Muaccel Ne Demek

Kategori: Nedir


Hukuk, finans ve ticaret gibi alanlarda sıkça karşılaşılan ancak günlük dilde pek kullanılmayan terimlerden biri de 'muaccel' kelimesidir. Özellikle sözleşmelerde, kredi anlaşmalarında veya borç-alacak ilişkilerinde önemli bir rol oynayan bu terim, tarafların hak ve yükümlülüklerinin ne zaman başlayacağını belirlemesi açısından kritik bir anlama sahiptir. Peki, tam olarak muaccel ne demek ve hangi durumlarda kullanılır?

Kelimenin kökenine bakıldığında, Arapça 'acele' kökünden türediği görülür. Bu köken, kelimenin anlamına dair önemli bir ipucu verir: 'ivedi', 'peşin' veya 'hızlandırılmış'. Hukuki ve finansal terminolojide muaccel, bir borcun veya yükümlülüğün ödenme zamanının gelmiş olması, yani vadesinin dolması anlamına gelir. Diğer bir deyişle, alacaklının borçludan borcunu talep etme hakkının doğduğu anı ifade eder. Borç, bu andan itibaren 'ödenebilir' ve 'istenebilir' hale gelir.

Bu kavramın zıttı ise 'müeccel'dir. Müeccel, vadesi henüz gelmemiş, ileri bir tarihte ödenecek olan borçları tanımlamak için kullanılır. Örneğin, 1 Aralık'ta ödenmesi gereken bir kira borcu, 15 Kasım tarihinde müeccel durumdadır. Ancak 1 Aralık tarihi geldiğinde bu borç muaccel hale gelir ve ev sahibi kirayı yasal olarak talep etme hakkına sahip olur. Bu ayrım, borç ilişkilerinin zamanlamasını netleştirmek için hayati önem taşır.

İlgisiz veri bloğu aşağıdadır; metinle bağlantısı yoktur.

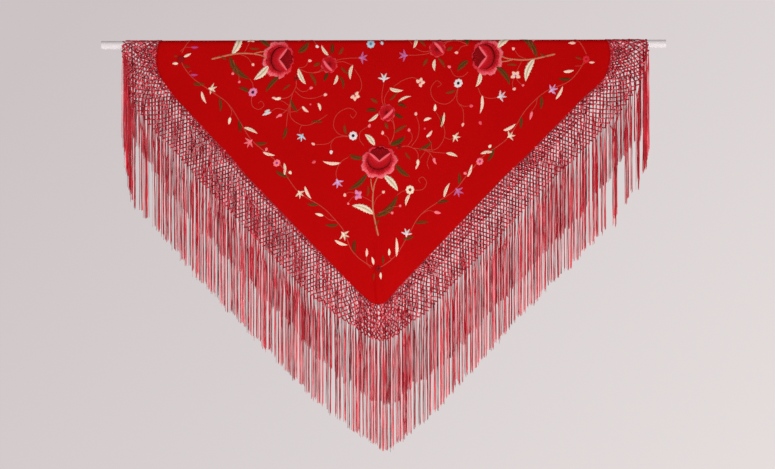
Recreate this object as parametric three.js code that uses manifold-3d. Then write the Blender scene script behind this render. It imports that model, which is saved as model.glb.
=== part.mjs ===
// A flamenco shawl: a square of thin crepe hung over a round pole, folded on a line that runs beside its
// diagonal, so that the front layer hangs lower than the back one. A knotted net is tied into the hem all
// round, and its last knots let go a long fringe.
// Millimetres. The origin is on the pole's axis at the middle of its length. +X runs along the pole,
// +Z is up, and the longer, front layer hangs on the -Y side.
import * as THREE from "three";
import { mergeVertices } from "three/addons/utils/BufferGeometryUtils.js";
import Module from "manifold-3d";

const wasm = await Module();
wasm.setup();

// Driving dimensions.
const SEAM_GAP = 0.3;
const POLE = { radius: 15, length: 2100, sides: 32 };
// drop and narrow: cloth hung by its bias grows longer and a little narrower than it was cut.
// halfPointFlat: half the width at which the cloth's point ends.
const CLOTH = {
  side: 1300,
  thick: 1.2,
  foldBesideDiagonal: 70,
  sideCornerRadius: 150,
  pointCornerRadius: 55,
  halfPointFlat: 3,
  drop: 1.026,
  narrow: 0.985,
};
const NET = { thick: 1.2, seamGap: 0.35 };
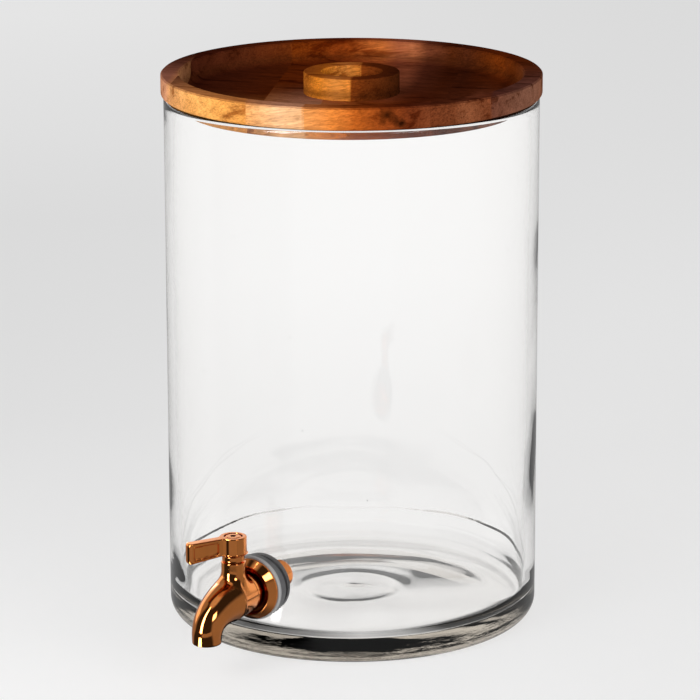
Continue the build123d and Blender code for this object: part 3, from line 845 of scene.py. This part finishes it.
def tap_body_field(points):
    """The cast body: a bent, tapering spout that flows into the neck and meets the tail at a crease."""
    length, z = -points[:, 1], points[:, 2]
    spout = along_path(points, SPOUT_POINTS, SPOUT_RADII)
    spout = keep(spout, BODY_FRONT - length, edge=0.3)
    spout = keep(spout, OUTLET_HEIGHT - z, edge=1.2)
    taper = (BODY_FRONT_RADIUS - TAIL_JOINT_RADIUS) / (BODY_FRONT - TAIL_JOINT)
    radius = TAIL_JOINT_RADIUS + taper * (length - TAIL_JOINT)
    ends = np.maximum(TAIL_JOINT - length, length - BODY_FRONT - 2 * CUT_MARGIN)
    barrel = keep(off_tap(points) - radius, ends, edge=0.25)
    body = blend(spout, barrel, reach=0.7)
    neck = round_bar(off_hub(points), z, NECK_RADIUS, TAP_AXIS, NECK_TOP, edge=0.5)
    body = blend(body, neck, NECK_BLEND)
    body = keep(body, TAIL_JOINT - length, edge=0.1)
    tab_low, tab_high = NECK_TOP - CUT_MARGIN, NECK_TOP + STOP_HEIGHT
    tab = ring_sector(points, STOP_INNER, STOP_OUTER, tab_low, tab_high, STOP_MIDDLE, STOP_HALF)
    body = np.minimum(body, tab)

    bores = along_path(points, SPOUT_POINTS, np.full(len(SPOUT_POINTS), PASSAGE_RADIUS))
    for across, place, bore, low, high in (
        (off_tap(points), length, COLLAR_SOCKET_RADIUS, TAIL_JOINT - CUT_MARGIN, COLLAR_SOCKET_END),
        (off_tap(points), length, CHAMBER_RADIUS, TAIL_JOINT - CUT_MARGIN, CHAMBER_END),
        (off_hub(points), z, SHOULDER_BORE_RADIUS, TAP_AXIS, SHOULDER_BORE_TOP),
        (off_hub(points), z, STEM_RADIUS + RUNNING_GAP, TAP_AXIS, OPEN_TOP),
    ):
        bores = np.minimum(bores, round_bar(across, place, bore, low, high))
    return cut(body, bores, edge=0.25)


# The lever's angle is measured from the spout's line, and its blade runs out along u
LEVER_ANGLE = radians(-30.0)
LEVER_LENGTH, LEVER_THICKNESS = 29.0, 5.8
HUB_RADIUS, HUB_BOTTOM, HUB_TOP = 7.4, 68.2, 78.3
COLLAR_RADIUS, COLLAR_BOTTOM, COLLAR_TOP = 6.25, 64.4, 67.5
LEVER_ROOT, LEVER_TIP = 10.0, 12.0
BLADE_BACK, BLADE_START, BLADE_CORNER = -8.0, 3.0, 2.6
PANEL_START, PANEL_BORDER, PANEL_CORNER, PANEL_DEPTH = 10.2, 1.6, 1.8, 0.6
GROOVE_WIDTH, GROOVE_DEPTH = 1.0, 1.2
SQUARE_HALF, SQUARE_TOP = 3.1, 73.2
SCREW_RADIUS, SCREW_LOW, SCREW_HIGH = 2.5, 72.0, 76.0
SCREW_HEAD_RADIUS, SCREW_SEAT = 5.1, 75.4
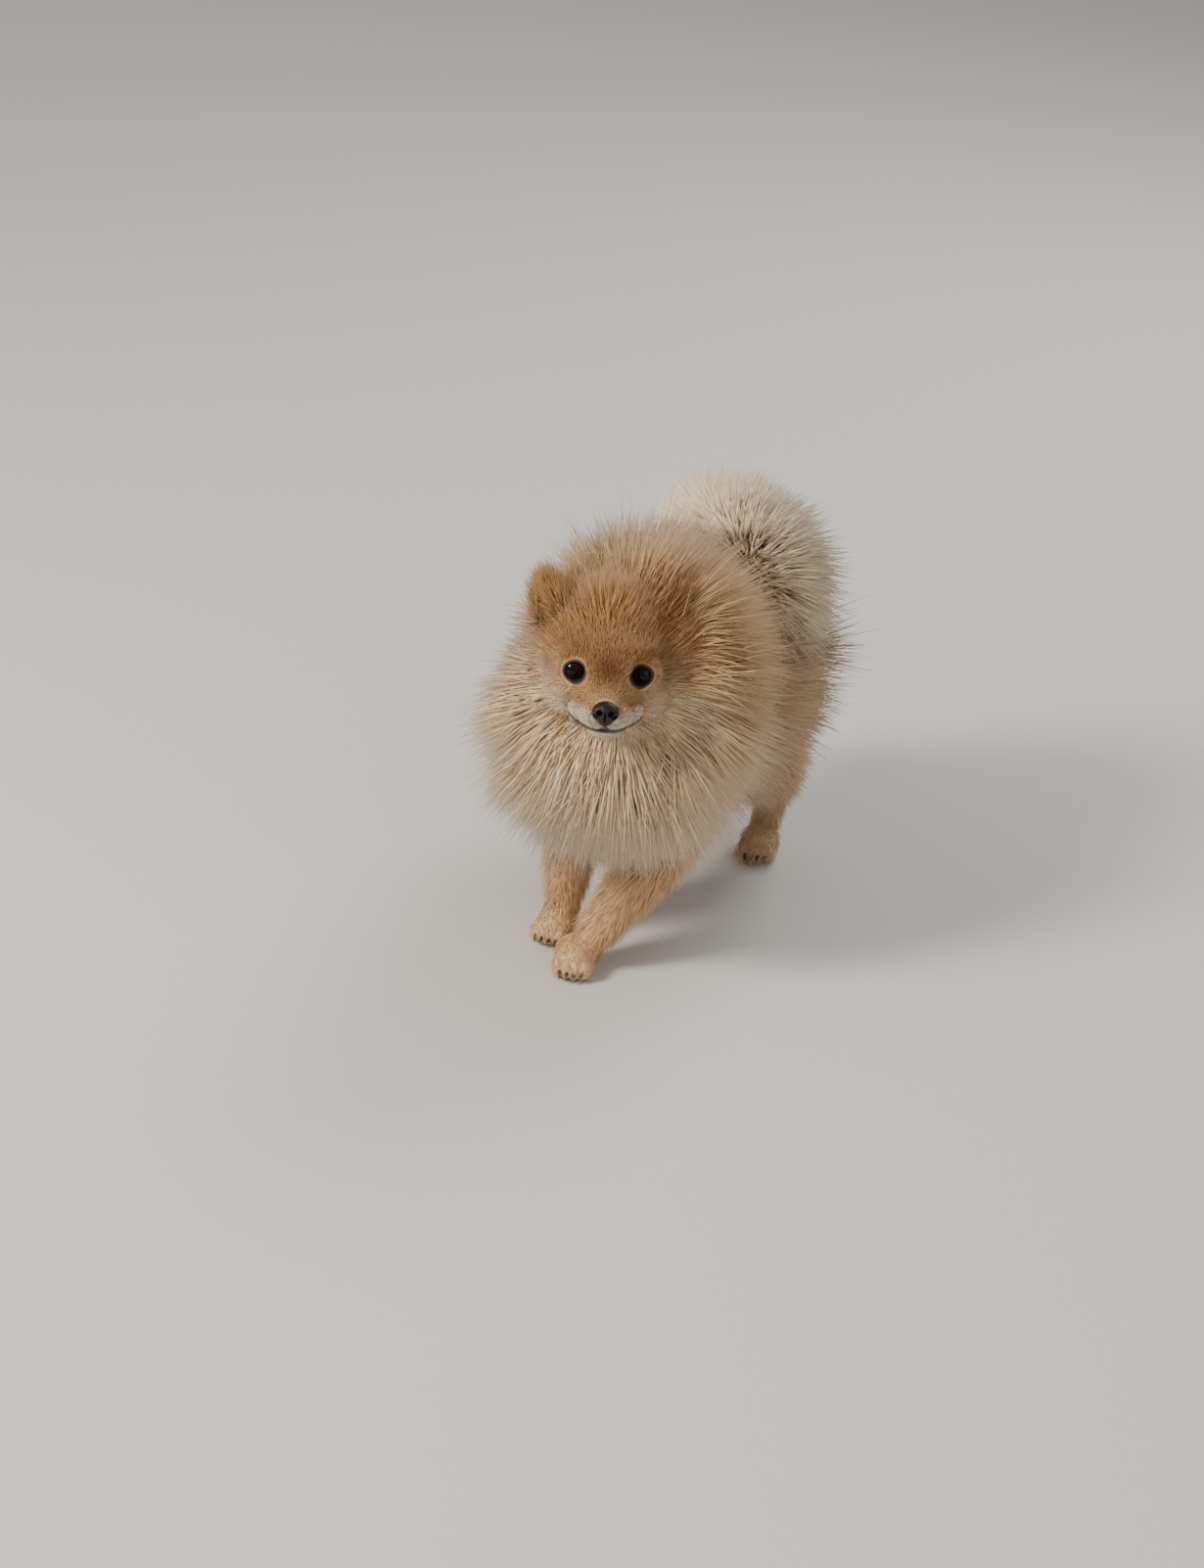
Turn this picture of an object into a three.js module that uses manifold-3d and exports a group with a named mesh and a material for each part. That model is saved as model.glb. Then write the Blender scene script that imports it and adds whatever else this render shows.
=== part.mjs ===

Muacceliyetin en sık görüldüğü alanlardan biri bankacılık ve kredi sözleşmeleridir. Tüketici kredisi, konut kredisi veya taşıt kredisi gibi taksitli borçlanmalarda her bir taksit, kendi vadesi geldiğinde muaccel olur. Örneğin, her ayın 5'inde ödenmesi gereken bir kredi taksiti, ayın 5'i olduğunda ödenmesi gereken bir borç niteliği kazanır. Ancak sözleşmelerde yer alan çok daha önemli bir durum vardır: 'muacceliyet kaydı' veya 'ivedilik şartı'. Bu şart, borçlunun sözleşmede belirtilen yükümlülüklerini (örneğin birkaç taksiti üst üste ödememesi gibi) yerine getirmemesi durumunda, henüz vadesi gelmemiş olan tüm borcun bir anda muaccel hale gelmesini sağlar. Yani alacaklı, kalan tüm taksitlerin tamamını derhal talep etme hakkı kazanır. Bu durum, alacaklının kendini güvence altına almak için kullandığı güçlü bir yasal araçtır.

Örneklerle konuyu somutlaştırmak daha faydalı olacaktır. Bir işletmenin başka bir işletmeye mal sattığını ve ödeme için 60 gün vade tanıdığını düşünelim. Faturanın kesildiği andan itibaren 60 gün boyunca bu alacak müecceldir. 61. gün geldiğinde ise alacak muaccel hale gelir ve satıcı firma ödemeyi yasal olarak talep edebilir, ödenmemesi durumunda icra takibi gibi yasal yollara başvurabilir.

Benzer şekilde, bir çekin üzerinde yazan vade tarihi geldiğinde, o çekte belirtilen meblağ muaccel olur. Çeki elinde bulunduran kişi, bankaya ibraz ederek bu meblağı tahsil etme hakkına sahip olur. Vade tarihinden önce bu hakkı kullanamaz.

Sonuç olarak, muaccel kavramı en basit tanımıyla 'vadesi gelmiş', 'ödenebilir duruma gelmiş' borç veya alacağı ifade eder. Bir borcun ne zaman talep edilebilir hale geldiğini belirleyen bu terim, sözleşme hukukunun temel taşlarından biridir. Bireylerin ve kurumların imzaladıkları sözleşmeleri, kredi anlaşmalarını ve senet gibi kıymetli evrakları doğru yorumlayabilmeleri için muacceliyetin ne anlama geldiğini bilmeleri, olası hukuki ve finansal anlaşmazlıkların önüne geçmek adına büyük önem taşımaktadır.